Nomdeterministic installations
Nomdeterministic installations
Posted Jul 18, 2025 22:33 UTC (Fri) by zahlman (guest, #175387)In reply to: Nomdeterministic installations by SLi
Parent article: Reinventing the Python wheel
Packages adhering to recent metadata standards get their metadata files extracted automatically and made separately available on PyPI (the relevant standards are described in https://peps.python.org/pep-0658/). But the metadata for a modern source distribution (a `PKG-INFO` file — not pyproject.toml, which you may think of as "source" for the "built" PKG-INFO metadata) is still allowed to declare everything except the metadata version, package name and package version as dynamic. And in older versions of the standard, anything you omit is implicitly dynamic.
There is, now, a hook defined for getting this metadata (https://peps.python.org/pep-0517/#prepare-metadata-for-bu...), but there's nothing to force packages (more realistically, the build systems they depend on) to implement it. By default, the flow is: your installer program builds the entire "wheel" for the package (by setting up any build-system dependencies in an isolated environment, and then running the source package's included build-orchestration code), then checks what metadata is in *that* resulting archive file. (I sort-of touched on this in https://lwn.net/Articles/1020576/ , but without specifically talking about metadata.)

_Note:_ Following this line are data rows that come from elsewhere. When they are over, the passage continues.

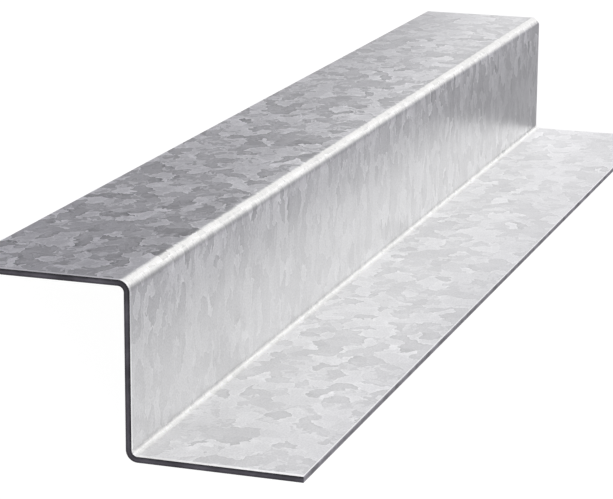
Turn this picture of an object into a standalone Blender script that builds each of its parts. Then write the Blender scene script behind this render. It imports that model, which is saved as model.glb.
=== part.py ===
"""A Z bar folded from zinc-coated sheet steel, lying as it comes to rest on a level floor.

The section is drawn upright first: the web stands on X = 0, the bottom flange runs
to +X along the floor and the top flange runs to -X. The length runs along +Y.
Such a bar can't stand on one flange, because the rounded fold reaches further in
than its centre of mass, so the finished bar is tipped onto its fold and the free
edge of its top flange. All sizes are in metres.
"""

import math

import bmesh
import bpy
from mathutils import Vector

# Driving dimensions
WEB_HEIGHT = 0.060
TOP_FLANGE_WIDTH = 0.060
BOTTOM_FLANGE_WIDTH = 0.060
SHEET_THICKNESS = 0.002
INSIDE_FOLD_RADIUS = 0.002
BAR_LENGTH = 0.550
CUT_EDGE_RADIUS = 0.00015

# How finely the round stretches are divided
FOLD_STEPS = 12
CUT_EDGE_STEPS = 2
SHARPEST_SMOOTH_ANGLE = math.radians(30)

# The coated sheet's finish
ZINC_COLOUR = (0.60, 0.61, 0.63, 1.0)
ZINC_ROUGHNESS = 0.38
ZINC_METALLIC = 0.9


def clear_scene():
    for thing in list(bpy.data.objects):
        bpy.data.objects.remove(thing)


def zinc_material():
    material = bpy.data.materials.new("zinc_coated_steel")
    material.use_nodes = True
    shader = material.node_tree.nodes["Principled BSDF"]
    shader.inputs["Base Color"].default_value = ZINC_COLOUR
    shader.inputs["Roughness"].default_value = ZINC_ROUGHNESS
    shader.inputs["Metallic"].default_value = ZINC_METALLIC
    return material


def middle_of_sheet():
    """The Z that runs through the middle of the sheet, with sharp corners, as (x, z)."""
    half = SHEET_THICKNESS / 2
    return [
        (BOTTOM_FLANGE_WIDTH, half),
        (half, half),
        (half, WEB_HEIGHT - half),
        (SHEET_THICKNESS - TOP_FLANGE_WIDTH, WEB_HEIGHT - half),
    ]


def flat_strip_mesh():
    """Both flanges and the web as one strip without thickness, centred along Y."""
    strip = bmesh.new()
    corners = [
        strip.verts.new((x, -BAR_LENGTH / 2, z)) for x, z in middle_of_sheet()
    ]
    section = [strip.edges.new(pair) for pair in zip(corners, corners[1:])]
    swept = bmesh.ops.extrude_edge_only(strip, edges=section)
    far_end = [v for v in swept["geom"] if isinstance(v, bmesh.types.BMVert)]
    bmesh.ops.translate(strip, verts=far_end, vec=(0, BAR_LENGTH, 0))
    bmesh.ops.recalc_face_normals(strip, faces=strip.faces)
    mesh = bpy.data.meshes.new("z_bar")
    strip.to_mesh(mesh)
    strip.free()
    return mesh


def fold_and_thicken(bar):
    """Rounds the two folds, gives the strip its thickness and breaks the cut edges."""
    folds = bar.modifiers.new("folds", "BEVEL")
    folds.offset_type = "OFFSET"
    folds.width = INSIDE_FOLD_RADIUS + SHEET_THICKNESS / 2
    folds.segments = FOLD_STEPS
    folds.limit_method = "ANGLE"
    folds.use_clamp_overlap = False

    sheet = bar.modifiers.new("sheet", "SOLIDIFY")
    sheet.thickness = SHEET_THICKNESS
    sheet.offset = 0
    sheet.use_even_offset = True

    cut_edges = bar.modifiers.new("cut_edges", "BEVEL")
    cut_edges.offset_type = "OFFSET"
    cut_edges.width = CUT_EDGE_RADIUS
    cut_edges.segments = CUT_EDGE_STEPS
    cut_edges.limit_method = "ANGLE"
    cut_edges.angle_limit = math.radians(60)


def resting_tilt():
    """The angle by which the web leans towards the top flange once the bar has tipped.

    The floor then touches two rounds: the outside of the lower fold and the lower
    corner of the top flange's free edge.
    """
    outside_fold_radius = INSIDE_FOLD_RADIUS + SHEET_THICKNESS
    fold_centre = Vector((outside_fold_radius, outside_fold_radius))
    corner_centre = Vector(
        (
            SHEET_THICKNESS - TOP_FLANGE_WIDTH + CUT_EDGE_RADIUS,
            WEB_HEIGHT - SHEET_THICKNESS + CUT_EDGE_RADIUS,
        )
    )
    across = corner_centre - fold_centre
    drop = outside_fold_radius - CUT_EDGE_RADIUS
    return math.acos(-drop / across.length) - math.atan2(-across.x, across.y)


def lay_on_floor(bar, tilt):
    """Tips the bar and puts the middle of its footprint at the origin."""
    bar.rotation_euler = (0, -tilt, 0)
    bpy.context.view_layer.update()
    solid = bar.evaluated_get(bpy.context.evaluated_depsgraph_get())
    points = [solid.matrix_world @ vertex.co for vertex in solid.data.vertices]
    left = min(point.x for point in points)
    right = max(point.x for point in points)
    lowest = min(point.z for point in points)
    bar.location = (-(left + right) / 2, 0, -lowest)


def build_z_bar():
    mesh = flat_strip_mesh()
    mesh.materials.append(zinc_material())
    bar = bpy.data.objects.new("z_bar", mesh)
    collection = bpy.data.collections.new("Z bar")
    bpy.context.scene.collection.children.link(collection)
    collection.objects.link(bar)
    mesh.shade_smooth()
    mesh.set_sharp_from_angle(angle=SHARPEST_SMOOTH_ANGLE)
    fold_and_thicken(bar)
    return bar


clear_scene()
lay_on_floor(build_z_bar(), resting_tilt())
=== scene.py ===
# %% [markdown]
# # A Z bar in spangled zinc-coated sheet
#
# A Z bar is one strip of sheet steel with two right-angle folds, which carries
# cladding on a wall or a roof. The steel is coated with zinc while it is still flat,
# so the crystals of the coating, called spangles, run on round the folds, and only
# the cut edges show bare steel. This lesson models the folded strip, unrolls it again
# for its pattern, and gives it three finishes: the spangled coating, the sheared ends
# and the slit long edges.

# %% Load the frame
import math

import bmesh
import bpy
from mathutils import Matrix, Vector


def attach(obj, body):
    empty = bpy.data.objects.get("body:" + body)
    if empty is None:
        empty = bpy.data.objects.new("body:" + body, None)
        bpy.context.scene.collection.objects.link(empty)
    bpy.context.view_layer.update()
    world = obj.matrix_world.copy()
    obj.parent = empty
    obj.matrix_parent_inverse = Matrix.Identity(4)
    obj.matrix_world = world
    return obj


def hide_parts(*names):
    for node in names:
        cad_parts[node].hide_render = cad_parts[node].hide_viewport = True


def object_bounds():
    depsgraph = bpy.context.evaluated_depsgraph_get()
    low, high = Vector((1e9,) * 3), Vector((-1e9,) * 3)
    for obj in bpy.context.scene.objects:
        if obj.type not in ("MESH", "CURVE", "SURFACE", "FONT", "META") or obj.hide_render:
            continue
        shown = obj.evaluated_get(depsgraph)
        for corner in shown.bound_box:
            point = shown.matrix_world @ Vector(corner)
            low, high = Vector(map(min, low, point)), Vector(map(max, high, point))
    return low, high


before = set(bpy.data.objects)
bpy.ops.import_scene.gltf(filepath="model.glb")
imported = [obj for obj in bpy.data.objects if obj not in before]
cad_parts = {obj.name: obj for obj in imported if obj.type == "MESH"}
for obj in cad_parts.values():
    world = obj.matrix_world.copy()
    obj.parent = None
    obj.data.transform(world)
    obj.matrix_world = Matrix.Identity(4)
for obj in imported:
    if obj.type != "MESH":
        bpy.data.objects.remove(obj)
frame_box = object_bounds()
print("frame box in mm:", [[round(1000 * value, 2) for value in corner] for corner in frame_box])

# %% [markdown]
# ## Sizes
# A section is easiest to draw standing upright: the web stands on the Y axis, the
# bottom flange runs to +X and the top flange to -X. The bar can't stay like that,
# because its lower fold reaches further in than its centre of mass. It tips until
# the fold and the free edge of the top flange both touch the floor. So the script
# draws it upright and tips it once at the end, by an angle worked out from the same
# sizes. The length comes from the frame, so it can never disagree with it.

# %% Sizes of the section, in metres
WEB_HEIGHT = 0.060
FLANGE_WIDTH = 0.060
SHEET_THICKNESS = 0.002
INSIDE_FOLD_RADIUS = 0.002
OUTSIDE_FOLD_RADIUS = INSIDE_FOLD_RADIUS + SHEET_THICKNESS
CUT_EDGE_RADIUS = 0.00015
BAR_LENGTH = frame_box[1][1] - frame_box[0][1]


def resting_tilt():
    """How far the web leans once the bar has come to rest, in radians."""
    fold_centre = Vector((OUTSIDE_FOLD_RADIUS, OUTSIDE_FOLD_RADIUS))
    corner_centre = Vector(
        (
            SHEET_THICKNESS - FLANGE_WIDTH + CUT_EDGE_RADIUS,
            WEB_HEIGHT - SHEET_THICKNESS + CUT_EDGE_RADIUS,
        )
    )
    across = corner_centre - fold_centre
    drop = OUTSIDE_FOLD_RADIUS - CUT_EDGE_RADIUS
    return math.acos(-drop / across.length) - math.atan2(-across.x, across.y)


TIP_OVER = Matrix.Rotation(-resting_tilt(), 4, "Y")
print(f"length {1000 * BAR_LENGTH:.1f} mm, resting tilt {math.degrees(resting_tilt()):.2f} degrees")

# %% [markdown]
# ## The folded strip
# A press brake folds a flat strip round a nose of small radius. The bar could also be
# bent by a modifier or cut from blocks, but the brake's own order is simple in mesh
# code and gives exact radii. Four points draw the side of the sheet that faces the
# viewer, with sharp corners. Extruding them gives a strip, and a bevel of the fold
# edges rounds them. On the top fold this side is the outside of the bend, and on the
# lower fold it is the inside, so the two radii differ by the sheet's thickness.

# %% Find edges by direction and place
STRAIGHT_ENOUGH = 0.9999
SAME_PLACE = 1e-6


def edges_along(mesh, axis):
    """The edges that run along one axis, 0 for X, 1 for Y or 2 for Z."""
    found = []
    for edge in mesh.edges:
        step = (edge.verts[1].co - edge.verts[0].co).normalized()
        if abs(step[axis]) > STRAIGHT_ENOUGH:
            found.append(edge)
    return found


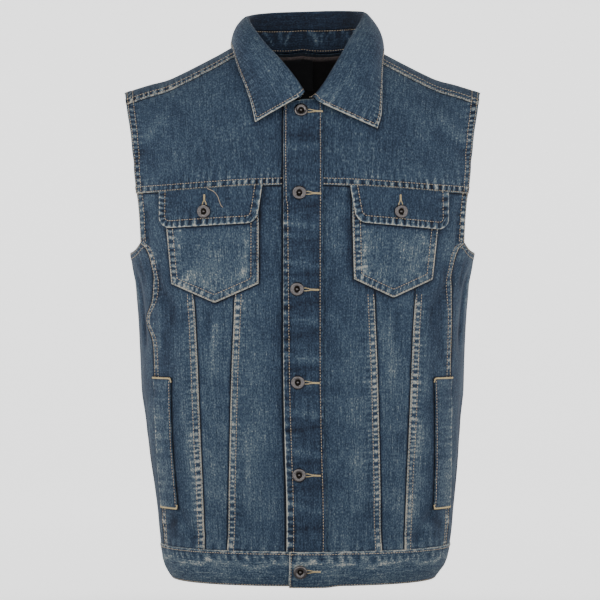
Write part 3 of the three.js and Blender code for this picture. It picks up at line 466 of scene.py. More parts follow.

It isn't really supposed to be this way. In principle, https://peps.python.org/pep-0508/ describes a system for making a project's dependencies conditional on the target Python version, OS etc. But apparently this system still can't provide enough information for some packages — and many others are just packaged lazily, or haven't been updated in many years and are packaged according to very outdated standards. And this only helps for dependencies, not for anything else that might be platform specific. (Apparently, *licenses* are platform-specific for some projects out there, if I understood past discussion correctly.)
This is arguably just what you get when you want to support decades of legacy while having people ship projects that mix Python and C (and Fortran, and now Rust, and probably some other things in rare cases).